Problem details:
Only the lines from the line that has "What OpenSCAD source" through the line that has "tape_gap = 0.2; // [0.1:0.05:0.3]" should be reproduced, exactly and with both ends kept.

Provided records:
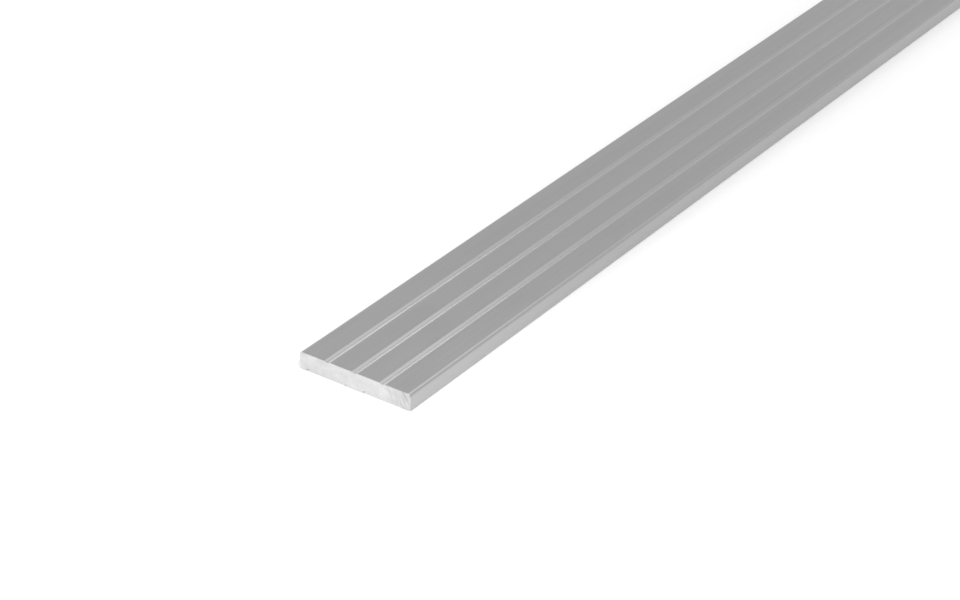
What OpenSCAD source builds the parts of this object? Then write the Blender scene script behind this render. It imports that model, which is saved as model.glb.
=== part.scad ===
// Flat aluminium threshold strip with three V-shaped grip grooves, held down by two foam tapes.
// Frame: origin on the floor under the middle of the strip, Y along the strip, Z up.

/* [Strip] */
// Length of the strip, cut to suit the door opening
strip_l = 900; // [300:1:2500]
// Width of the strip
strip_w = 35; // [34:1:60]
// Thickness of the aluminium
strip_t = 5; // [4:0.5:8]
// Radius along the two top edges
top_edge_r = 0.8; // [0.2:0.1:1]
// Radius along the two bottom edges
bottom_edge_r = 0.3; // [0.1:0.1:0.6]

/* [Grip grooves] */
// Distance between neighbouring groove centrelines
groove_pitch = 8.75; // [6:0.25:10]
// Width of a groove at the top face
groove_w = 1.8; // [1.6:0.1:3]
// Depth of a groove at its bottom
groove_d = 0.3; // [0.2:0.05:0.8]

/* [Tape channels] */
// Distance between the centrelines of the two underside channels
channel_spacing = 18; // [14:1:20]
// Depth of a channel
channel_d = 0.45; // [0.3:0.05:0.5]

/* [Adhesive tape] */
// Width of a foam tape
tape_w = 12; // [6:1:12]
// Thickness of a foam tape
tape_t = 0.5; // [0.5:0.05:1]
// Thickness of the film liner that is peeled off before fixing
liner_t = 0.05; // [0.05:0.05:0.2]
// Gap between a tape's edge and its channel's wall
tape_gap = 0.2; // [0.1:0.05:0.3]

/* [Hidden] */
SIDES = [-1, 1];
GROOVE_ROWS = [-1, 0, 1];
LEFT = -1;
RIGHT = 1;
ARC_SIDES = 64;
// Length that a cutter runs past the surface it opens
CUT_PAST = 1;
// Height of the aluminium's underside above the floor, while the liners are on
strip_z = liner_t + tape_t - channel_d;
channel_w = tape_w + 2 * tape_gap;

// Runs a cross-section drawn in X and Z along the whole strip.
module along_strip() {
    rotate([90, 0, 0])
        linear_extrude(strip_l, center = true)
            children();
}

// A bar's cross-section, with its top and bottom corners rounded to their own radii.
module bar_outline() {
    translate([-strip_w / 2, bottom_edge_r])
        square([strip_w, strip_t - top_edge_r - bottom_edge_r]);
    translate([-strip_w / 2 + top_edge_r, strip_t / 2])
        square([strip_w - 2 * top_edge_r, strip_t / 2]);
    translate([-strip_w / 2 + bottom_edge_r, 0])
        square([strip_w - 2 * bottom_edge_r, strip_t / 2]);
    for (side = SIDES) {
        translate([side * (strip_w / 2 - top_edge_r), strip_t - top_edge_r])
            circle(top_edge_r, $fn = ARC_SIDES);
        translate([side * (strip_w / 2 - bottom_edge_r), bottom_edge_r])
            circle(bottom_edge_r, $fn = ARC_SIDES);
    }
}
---
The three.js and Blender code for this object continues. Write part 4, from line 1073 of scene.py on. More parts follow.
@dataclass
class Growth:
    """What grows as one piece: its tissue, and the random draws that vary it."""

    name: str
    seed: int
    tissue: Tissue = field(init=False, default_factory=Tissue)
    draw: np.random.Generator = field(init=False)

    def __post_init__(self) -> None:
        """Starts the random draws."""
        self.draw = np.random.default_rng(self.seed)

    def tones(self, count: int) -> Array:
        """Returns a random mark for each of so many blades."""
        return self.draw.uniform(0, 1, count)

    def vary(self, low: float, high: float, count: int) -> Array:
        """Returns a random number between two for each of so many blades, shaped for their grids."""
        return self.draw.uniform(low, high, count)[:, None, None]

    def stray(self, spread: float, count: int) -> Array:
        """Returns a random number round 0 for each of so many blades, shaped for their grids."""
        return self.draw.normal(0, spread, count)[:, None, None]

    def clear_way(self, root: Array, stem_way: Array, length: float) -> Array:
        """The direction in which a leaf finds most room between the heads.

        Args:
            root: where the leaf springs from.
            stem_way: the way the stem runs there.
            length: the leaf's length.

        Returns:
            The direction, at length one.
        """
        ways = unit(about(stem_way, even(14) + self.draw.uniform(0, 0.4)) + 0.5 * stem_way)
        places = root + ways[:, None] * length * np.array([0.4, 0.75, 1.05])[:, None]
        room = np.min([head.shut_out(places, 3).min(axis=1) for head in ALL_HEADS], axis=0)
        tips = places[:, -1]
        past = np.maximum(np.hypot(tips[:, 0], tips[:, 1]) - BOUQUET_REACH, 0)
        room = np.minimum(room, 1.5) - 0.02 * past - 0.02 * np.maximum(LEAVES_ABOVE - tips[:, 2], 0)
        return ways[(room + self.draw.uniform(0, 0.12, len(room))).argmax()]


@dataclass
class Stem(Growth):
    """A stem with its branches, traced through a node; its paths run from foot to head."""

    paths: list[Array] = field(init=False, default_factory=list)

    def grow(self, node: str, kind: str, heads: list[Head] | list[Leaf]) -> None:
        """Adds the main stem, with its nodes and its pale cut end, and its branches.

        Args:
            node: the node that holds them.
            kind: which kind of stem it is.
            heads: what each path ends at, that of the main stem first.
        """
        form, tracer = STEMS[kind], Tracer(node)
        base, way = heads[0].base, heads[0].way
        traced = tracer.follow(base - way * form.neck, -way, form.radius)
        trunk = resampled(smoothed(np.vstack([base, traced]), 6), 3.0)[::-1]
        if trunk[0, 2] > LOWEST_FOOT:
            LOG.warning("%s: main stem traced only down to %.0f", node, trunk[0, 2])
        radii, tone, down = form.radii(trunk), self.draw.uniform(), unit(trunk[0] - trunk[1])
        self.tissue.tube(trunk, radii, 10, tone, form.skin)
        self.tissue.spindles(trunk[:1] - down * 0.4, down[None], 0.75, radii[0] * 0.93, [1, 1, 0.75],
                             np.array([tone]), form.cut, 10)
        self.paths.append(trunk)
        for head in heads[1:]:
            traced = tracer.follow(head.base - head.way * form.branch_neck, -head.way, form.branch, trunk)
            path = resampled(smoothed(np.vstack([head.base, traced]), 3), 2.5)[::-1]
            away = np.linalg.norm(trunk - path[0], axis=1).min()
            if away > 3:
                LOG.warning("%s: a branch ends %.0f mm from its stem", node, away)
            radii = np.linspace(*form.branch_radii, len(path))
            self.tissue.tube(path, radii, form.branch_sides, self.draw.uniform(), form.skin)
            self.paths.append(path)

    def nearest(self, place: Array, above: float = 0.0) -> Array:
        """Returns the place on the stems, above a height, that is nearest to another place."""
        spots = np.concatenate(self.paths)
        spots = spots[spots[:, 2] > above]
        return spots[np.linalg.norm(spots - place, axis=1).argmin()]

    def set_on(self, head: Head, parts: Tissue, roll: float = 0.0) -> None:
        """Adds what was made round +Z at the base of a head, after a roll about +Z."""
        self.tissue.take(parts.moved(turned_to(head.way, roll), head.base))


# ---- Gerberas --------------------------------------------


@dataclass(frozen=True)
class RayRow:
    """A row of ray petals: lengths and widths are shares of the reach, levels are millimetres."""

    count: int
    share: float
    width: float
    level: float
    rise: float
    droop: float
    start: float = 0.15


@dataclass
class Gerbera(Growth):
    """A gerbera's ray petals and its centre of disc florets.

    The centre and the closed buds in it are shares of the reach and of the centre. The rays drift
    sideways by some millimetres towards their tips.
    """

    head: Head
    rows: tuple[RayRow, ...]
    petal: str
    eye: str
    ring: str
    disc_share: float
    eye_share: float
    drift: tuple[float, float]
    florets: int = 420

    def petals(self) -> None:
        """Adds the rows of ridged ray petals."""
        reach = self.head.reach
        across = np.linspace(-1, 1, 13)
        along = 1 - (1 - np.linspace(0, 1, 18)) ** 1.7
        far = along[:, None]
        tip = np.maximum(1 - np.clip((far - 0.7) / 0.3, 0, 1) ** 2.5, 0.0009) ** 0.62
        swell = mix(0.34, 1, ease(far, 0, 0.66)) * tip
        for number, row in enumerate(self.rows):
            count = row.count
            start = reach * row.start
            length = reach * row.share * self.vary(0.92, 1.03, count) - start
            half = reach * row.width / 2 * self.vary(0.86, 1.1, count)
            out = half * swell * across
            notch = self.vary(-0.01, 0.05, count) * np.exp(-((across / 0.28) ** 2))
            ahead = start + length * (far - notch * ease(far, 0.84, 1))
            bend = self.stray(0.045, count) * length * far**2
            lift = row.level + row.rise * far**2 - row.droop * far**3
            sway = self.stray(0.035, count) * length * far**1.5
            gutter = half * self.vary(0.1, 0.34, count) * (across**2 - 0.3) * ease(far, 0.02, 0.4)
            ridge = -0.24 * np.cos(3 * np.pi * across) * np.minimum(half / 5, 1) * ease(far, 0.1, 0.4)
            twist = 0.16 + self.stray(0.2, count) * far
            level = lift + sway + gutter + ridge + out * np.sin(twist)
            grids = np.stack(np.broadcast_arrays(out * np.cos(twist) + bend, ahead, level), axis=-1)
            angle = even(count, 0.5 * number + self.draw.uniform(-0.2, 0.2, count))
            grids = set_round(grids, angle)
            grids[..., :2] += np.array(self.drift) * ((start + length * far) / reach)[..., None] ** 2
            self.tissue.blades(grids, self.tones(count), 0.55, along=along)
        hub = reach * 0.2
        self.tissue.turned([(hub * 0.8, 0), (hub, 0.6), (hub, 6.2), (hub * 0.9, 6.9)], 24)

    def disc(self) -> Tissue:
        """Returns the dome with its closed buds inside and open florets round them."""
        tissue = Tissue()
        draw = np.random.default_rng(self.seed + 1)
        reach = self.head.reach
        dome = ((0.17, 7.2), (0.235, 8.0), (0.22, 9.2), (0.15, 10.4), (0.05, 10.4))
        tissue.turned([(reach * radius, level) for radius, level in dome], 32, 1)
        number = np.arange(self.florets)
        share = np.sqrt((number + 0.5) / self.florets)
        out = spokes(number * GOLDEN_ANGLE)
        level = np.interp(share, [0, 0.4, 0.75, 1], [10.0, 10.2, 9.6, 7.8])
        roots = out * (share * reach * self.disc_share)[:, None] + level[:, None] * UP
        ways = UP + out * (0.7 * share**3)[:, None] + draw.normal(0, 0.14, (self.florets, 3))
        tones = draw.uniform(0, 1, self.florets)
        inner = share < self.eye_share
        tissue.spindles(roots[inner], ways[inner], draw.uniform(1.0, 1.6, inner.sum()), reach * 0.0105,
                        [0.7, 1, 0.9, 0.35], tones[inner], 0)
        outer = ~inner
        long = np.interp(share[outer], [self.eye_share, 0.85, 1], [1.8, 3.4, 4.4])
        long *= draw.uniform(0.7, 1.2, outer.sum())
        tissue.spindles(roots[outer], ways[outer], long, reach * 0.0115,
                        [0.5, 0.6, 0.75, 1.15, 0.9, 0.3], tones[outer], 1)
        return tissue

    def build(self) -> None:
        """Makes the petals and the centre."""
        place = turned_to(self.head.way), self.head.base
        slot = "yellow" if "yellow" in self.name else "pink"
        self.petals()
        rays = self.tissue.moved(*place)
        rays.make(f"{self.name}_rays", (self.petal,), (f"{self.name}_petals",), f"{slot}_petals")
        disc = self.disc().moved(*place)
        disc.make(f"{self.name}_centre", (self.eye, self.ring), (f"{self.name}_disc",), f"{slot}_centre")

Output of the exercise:
What OpenSCAD source builds the parts of this object? Then write the Blender scene script behind this render. It imports that model, which is saved as model.glb.
=== part.scad ===
// Flat aluminium threshold strip with three V-shaped grip grooves, held down by two foam tapes.
// Frame: origin on the floor under the middle of the strip, Y along the strip, Z up.

/* [Strip] */
// Length of the strip, cut to suit the door opening
strip_l = 900; // [300:1:2500]
// Width of the strip
strip_w = 35; // [34:1:60]
// Thickness of the aluminium
strip_t = 5; // [4:0.5:8]
// Radius along the two top edges
top_edge_r = 0.8; // [0.2:0.1:1]
// Radius along the two bottom edges
bottom_edge_r = 0.3; // [0.1:0.1:0.6]

/* [Grip grooves] */
// Distance between neighbouring groove centrelines
groove_pitch = 8.75; // [6:0.25:10]
// Width of a groove at the top face
groove_w = 1.8; // [1.6:0.1:3]
// Depth of a groove at its bottom
groove_d = 0.3; // [0.2:0.05:0.8]

/* [Tape channels] */
// Distance between the centrelines of the two underside channels
channel_spacing = 18; // [14:1:20]
// Depth of a channel
channel_d = 0.45; // [0.3:0.05:0.5]

/* [Adhesive tape] */
// Width of a foam tape
tape_w = 12; // [6:1:12]
// Thickness of a foam tape
tape_t = 0.5; // [0.5:0.05:1]
// Thickness of the film liner that is peeled off before fixing
liner_t = 0.05; // [0.05:0.05:0.2]
// Gap between a tape's edge and its channel's wall
tape_gap = 0.2; // [0.1:0.05:0.3]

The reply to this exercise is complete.